Much is made of Valentino creative director Pierpaolo Piccioli’s ability to bring a modern sensibility to his couture designs, often using volume and a color palette that exists outside of more classic conventions to surprise and delight those lucky enough to attend his presentations (and wear his beautiful clothes). At an intimate show this evening at the Gaggiandre in Venice’s Arsenale, he flexed this specific sartorial muscle yet again, presenting chic suiting and separates, many of which were interchangeable on a cast of men and women, in pops of of canary yellow, emerald green, and a heart-stopping fuchsia. Gowns and cocktail dresses added punchy pinks, baby blues, and the house’s signature red to a color palette that popped against the dusk sky over the 16th-century shipyard. A single dress took 680 hours of fine workmanship to complete; yet a sense of luxe simplicity prevailed, from the all-white dress code for attendees, to makeup artist Pat McGrath’s color-coded eyeliner—pencils, topped with pigment-dipped brush strokes—which reinterpreted more familiar cat-eye flicks in shades of acid pink, lime green, and a “divine purple” to achieve what McGrath called “a new code of modernity that is very simplified.”

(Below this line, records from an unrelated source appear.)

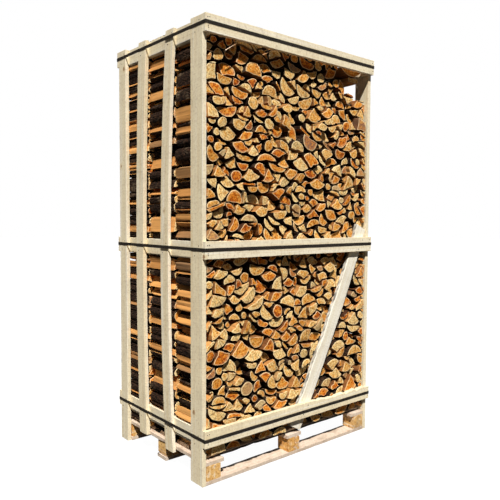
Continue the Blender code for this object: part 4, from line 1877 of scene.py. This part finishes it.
    def splinter(self, ring: Array, middle: Array, rng: Chance) -> Spot:
        """A torn fibre that stands off the edge of a log's end.

        Args:
            ring: The ring of points by that end.
            middle: The log's middle, in x and z.
            rng: Source of chance.

        Returns:
            Where it sits.
        """
        root = ring[rng.integers(len(ring))]
        away = np.array([root[0] - middle[0], 0.0, root[2] - middle[1]])
        away /= np.linalg.norm(away)
        edge = np.array([-away[2], 0.0, away[0]]) * (1 if rng.uniform() < 0.5 else -1)
        along = edge + away * rng.uniform(-0.05, 0.35) + np.array([0.0, rng.uniform(-0.5, 0.5), 0.0])
        along /= np.linalg.norm(along)
        length = rng.uniform(0.010, 0.030)
        place = root - along * length * 0.15
        place[1] = np.clip(place[1], -self.splinter_face, self.splinter_face)
        size = (rng.uniform(0.0006, 0.0013), rng.uniform(0.0004, 0.0008), length)
        return Spot(tuple(place), tuple(along), size)


@dataclass
class Studio:
    """A pale floor, soft light from the front left, and the camera at the photograph's angle."""

    eye: Point = (-1.978, -2.3725, 1.191)
    yaw: float = 0.6999
    pitch: float = -0.0569
    roll: float = 0.0052
    lens: float = 40.79
    sun_from: Point = (-0.72, -1.0, 1.60)
    sun_strength: float = 5.6
    sun_spread: float = radians(2.0)
    back_from: Point = (0.6, 1.0, 0.8)
    back_strength: float = 1.3
    back_spread: float = radians(30.0)
    sky: float = 0.04
    floor_glow: float = 0.98
    floor_size: float = 60.0

    def build(self) -> None:
        """Make the floor, the lights and the camera."""
        self.make_floor()
        self.make_sky()
        self.make_sun("key", self.sun_from, self.sun_strength, self.sun_spread)
        self.make_sun("back_fill", self.back_from, self.back_strength, self.back_spread)
        self.make_camera()
        bpy.context.scene.view_settings.view_transform = "Standard"

    def make_floor(self) -> None:
        """Lay the plain pale floor just under the pallet."""
        half = self.floor_size / 2
        mesh = bpy.data.meshes.new("studio_floor")
        corners = [(-half, -half, 0.0), (half, -half, 0.0), (half, half, 0.0), (-half, half, 0.0)]
        mesh.from_pydata(corners, [], [(0, 1, 2, 3)])
        floor = bpy.data.objects.new("studio_floor", mesh)
        bpy.context.scene.collection.objects.link(floor)
        shade = Shade("studio_floor")
        seen = shade.node("LightPath").outputs["Is Camera Ray"]
        shade.shader.inputs["Emission Color"].default_value = (1.0, 1.0, 1.0, 1.0)
        shade.feed(shade.shader.inputs["Emission Strength"], shade.times(seen, self.floor_glow))
        mesh.materials.append(shade.finish((0.07, 0.065, 0.06, 1.0), 0.9, specular=0.0))

    def make_sky(self) -> None:
        """Light everything softly, and show white behind the object."""
        world = bpy.data.worlds.new("studio_sky")
        bpy.context.scene.world = world
        world.use_nodes = True
        nodes, links = world.node_tree.nodes, world.node_tree.links
        soft = nodes["Background"]
        soft.inputs["Color"].default_value = (1.0, 1.0, 1.0, 1.0)
        soft.inputs["Strength"].default_value = self.sky
        white = nodes.new("ShaderNodeBackground")
        white.inputs["Strength"].default_value = 1.0
        white.inputs["Color"].default_value = (1.0, 1.0, 1.0, 1.0)
        path = nodes.new("ShaderNodeLightPath")
        mixed = nodes.new("ShaderNodeMixShader")
        links.new(path.outputs["Is Camera Ray"], mixed.inputs[0])
        links.new(soft.outputs[0], mixed.inputs[1])
        links.new(white.outputs[0], mixed.inputs[2])
        links.new(mixed.outputs[0], nodes["World Output"].inputs["Surface"])

    @staticmethod
    def make_sun(name: str, source: Point, strength: float, spread: float) -> None:
        """Hang a distant light.

        Args:
            name: Its name.
            source: The way towards it.
            strength: Its strength.
            spread: The angle that it fills, in radians.
        """
        data = bpy.data.lights.new(name, "SUN")
        data.energy = strength
        data.angle = spread
        data.color = (1.0, 0.985, 0.955)
        sun = bpy.data.objects.new(name, data)
        sun.rotation_euler = Vector(source).to_track_quat("Z", "Y").to_euler()
        bpy.context.scene.collection.objects.link(sun)

    def make_camera(self) -> None:
        """Set the camera by its eye, yaw, pitch and roll."""
        ahead = Vector((sin(self.yaw) * cos(self.pitch), cos(self.yaw) * cos(self.pitch), sin(self.pitch)))
        right = ahead.cross(Vector((0, 0, 1))).normalized()
        up = right.cross(ahead)
        tilted_right = cos(self.roll) * right + sin(self.roll) * up
        tilted_up = -sin(self.roll) * right + cos(self.roll) * up
        data = bpy.data.cameras.new("photo_camera")
        data.lens = self.lens
        data.sensor_width = 36.0
        camera = bpy.data.objects.new("photo_camera", data)
        turn = Matrix((tilted_right, tilted_up, -ahead)).transposed().to_4x4()
        camera.matrix_world = Matrix.Translation(self.eye) @ turn
        bpy.context.scene.collection.objects.link(camera)
        bpy.context.scene.camera = camera


def main() -> None:
    """Build the pallet, the crate, the straps and the logs in order, then the studio."""
    logging.basicConfig(level=logging.INFO, format="%(name)s %(message)s")
    PalletBase().build()
    Crate().build()
    StrapSet().build()
    LogStack().build()
    Studio().build()


if __name__ == "__main__":
    main()
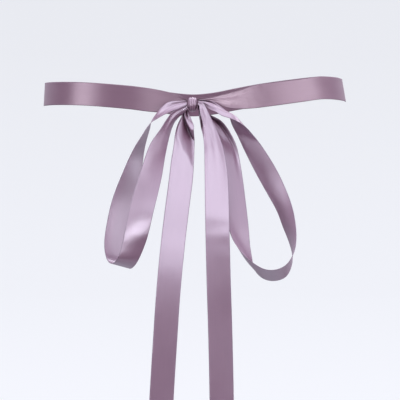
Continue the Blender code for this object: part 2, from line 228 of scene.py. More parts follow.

Hairstylist Guido Palau’s neat braids and sharp center parts borrowed the same philosophy. “Sometimes women find it hard to wear hair like this, which is extreme in its simplicity,” he remarked of the extension-wrapped ponytails and deliberate behind-the-ear tucks that his team finessed with Oribe’s styling cream to create a natural shine, regardless of a model’s gender (“couture is for everyone,” Palau insisted). Tight plaits were treated to Pattern Beauty’s styling cream for a similarly sleek finish. “The men actually took a little more time to get the right nuance in a funny way,” Palau continued, noting how fluidity on the runway—and specifically backstage— is a reflection of just how big a part of our world beauty has become. “I think designers are really inspired by how men care about the way they look now, and for men it’s kind of liberating to actually care.” In the end, Palau suggests, we all want the same thing: luxurious hair.